***** STORED DATA *****
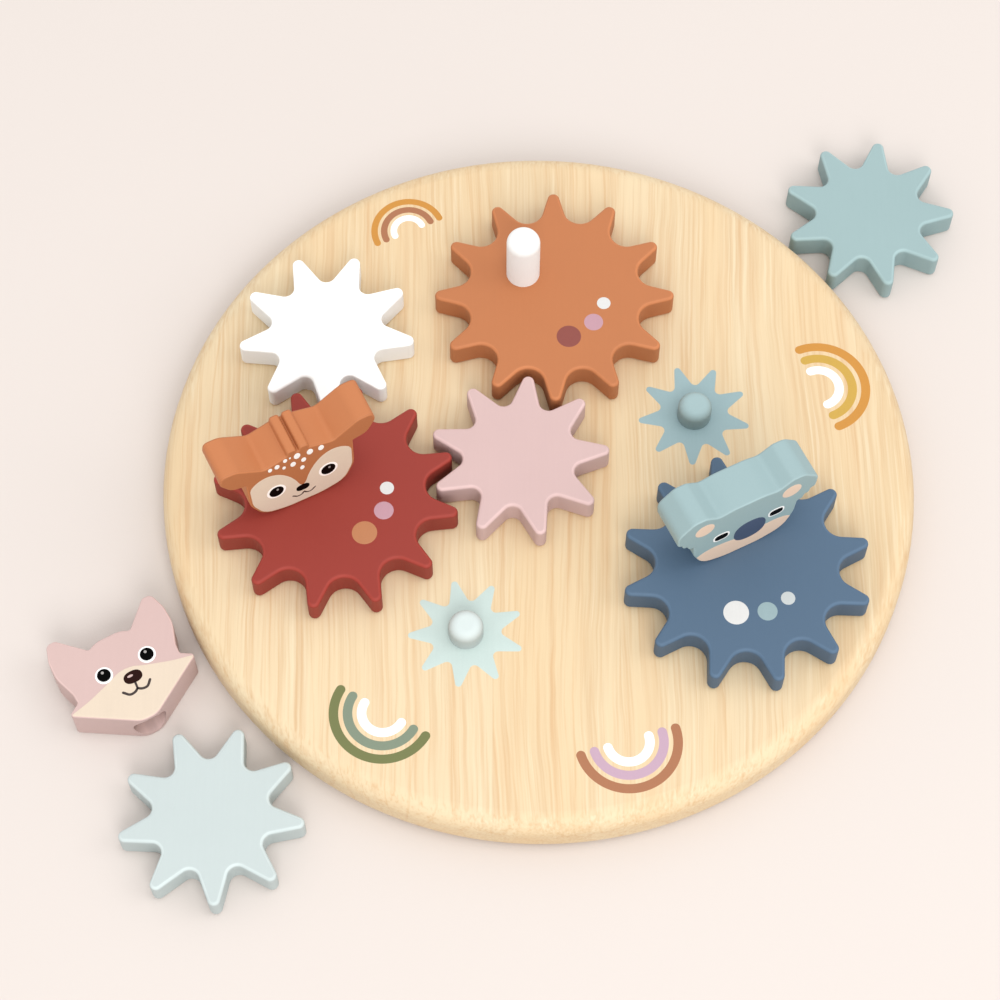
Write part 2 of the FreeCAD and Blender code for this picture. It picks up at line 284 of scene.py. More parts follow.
def ribbon_film(face, path, half_width, lift, height, cap_steps=6):
    """A film along a path, of one width: each point is set off by half of it along the normal.

    At the half-round ends that offset follows the cosine, and the path runs on by the sine.
    """
    normals = path_normals(path)
    turn = np.linspace(0, math.pi / 2, cap_steps)[1:, None]
    first, last = normals[0], normals[-1]
    back = np.array([-first[1], first[0]])
    ahead = np.array([last[1], -last[0]])
    start = path[0] + back * half_width * np.sin(turn[::-1])
    end = path[-1] + ahead * half_width * np.sin(turn)
    middle = np.concatenate([start, path, end])
    side = np.concatenate([np.broadcast_to(first, start.shape) * np.cos(turn[::-1]), normals,
                           np.broadcast_to(last, end.shape) * np.cos(turn)]) * half_width
    return ruled_film(face, middle - side, middle + side, lift, height)


def build_piece(name, surfaces, body, slot, material):
    """One object from several closed surfaces, smooth but for its sharp turns."""
    points, faces, count = [], [], 0
    for surface_points, quads, caps in surfaces:
        points.append(surface_points)
        faces += (quads + count).tolist() + (caps + count).tolist()
        count += len(surface_points)
    mesh = bpy.data.meshes.new(name)
    mesh.from_pydata(np.concatenate(points), [], faces)
    mesh.shade_smooth()
    mesh.set_sharp_from_angle(angle=SHARP_TURN)
    mesh.materials.append(material)
    piece = bpy.data.objects.new(name, mesh)
    bpy.context.scene.collection.objects.link(piece)
    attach(piece, body)
    return piece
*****
- _WHAT IS REQUIRED_
Each line above is to be repeated exactly.

- _ANSWER TO THE PROBLEM_
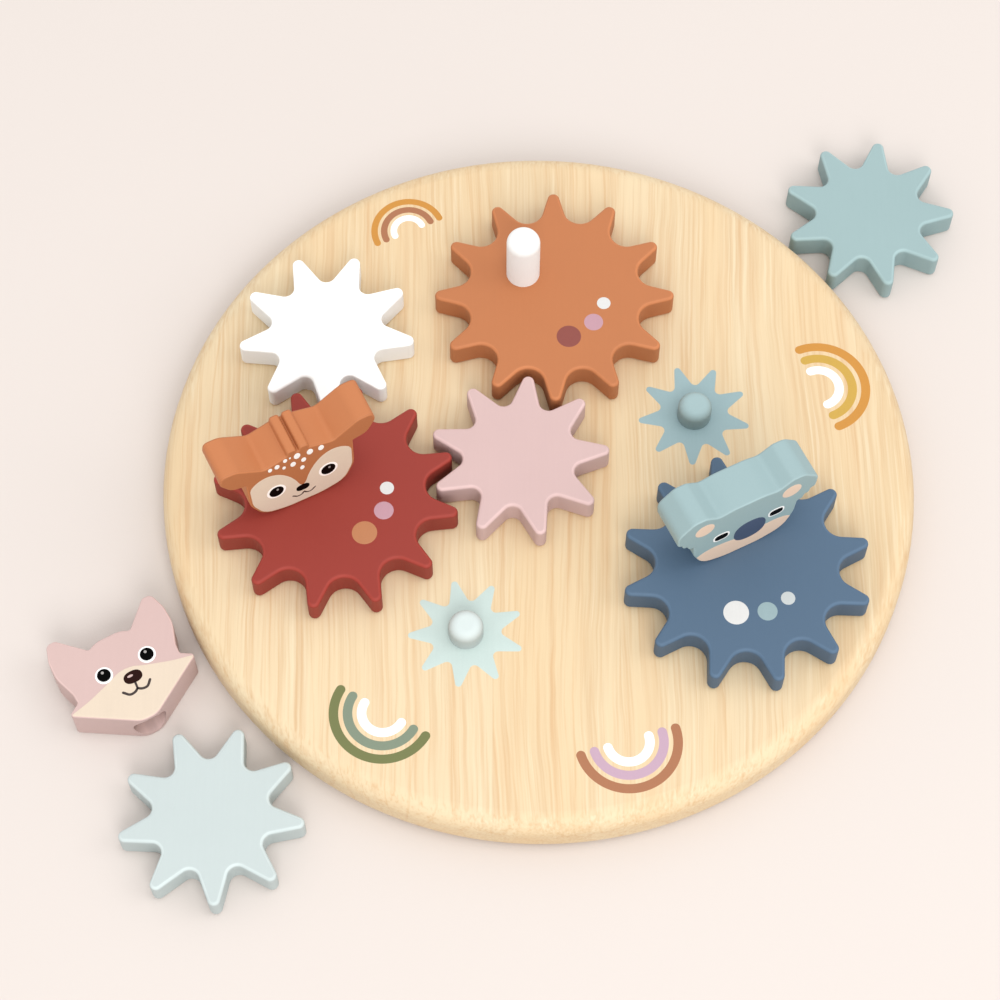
Write part 2 of the FreeCAD and Blender code for this picture. It picks up at line 284 of scene.py. More parts follow.
def ribbon_film(face, path, half_width, lift, height, cap_steps=6):
    """A film along a path, of one width: each point is set off by half of it along the normal.

    At the half-round ends that offset follows the cosine, and the path runs on by the sine.
    """
    normals = path_normals(path)
    turn = np.linspace(0, math.pi / 2, cap_steps)[1:, None]
    first, last = normals[0], normals[-1]
    back = np.array([-first[1], first[0]])
    ahead = np.array([last[1], -last[0]])
    start = path[0] + back * half_width * np.sin(turn[::-1])
    end = path[-1] + ahead * half_width * np.sin(turn)
    middle = np.concatenate([start, path, end])
    side = np.concatenate([np.broadcast_to(first, start.shape) * np.cos(turn[::-1]), normals,
                           np.broadcast_to(last, end.shape) * np.cos(turn)]) * half_width
    return ruled_film(face, middle - side, middle + side, lift, height)


def build_piece(name, surfaces, body, slot, material):
    """One object from several closed surfaces, smooth but for its sharp turns."""
    points, faces, count = [], [], 0
    for surface_points, quads, caps in surfaces:
        points.append(surface_points)
        faces += (quads + count).tolist() + (caps + count).tolist()
        count += len(surface_points)
    mesh = bpy.data.meshes.new(name)
    mesh.from_pydata(np.concatenate(points), [], faces)
    mesh.shade_smooth()
    mesh.set_sharp_from_angle(angle=SHARP_TURN)
    mesh.materials.append(material)
    piece = bpy.data.objects.new(name, mesh)
    bpy.context.scene.collection.objects.link(piece)
    attach(piece, body)
    return piece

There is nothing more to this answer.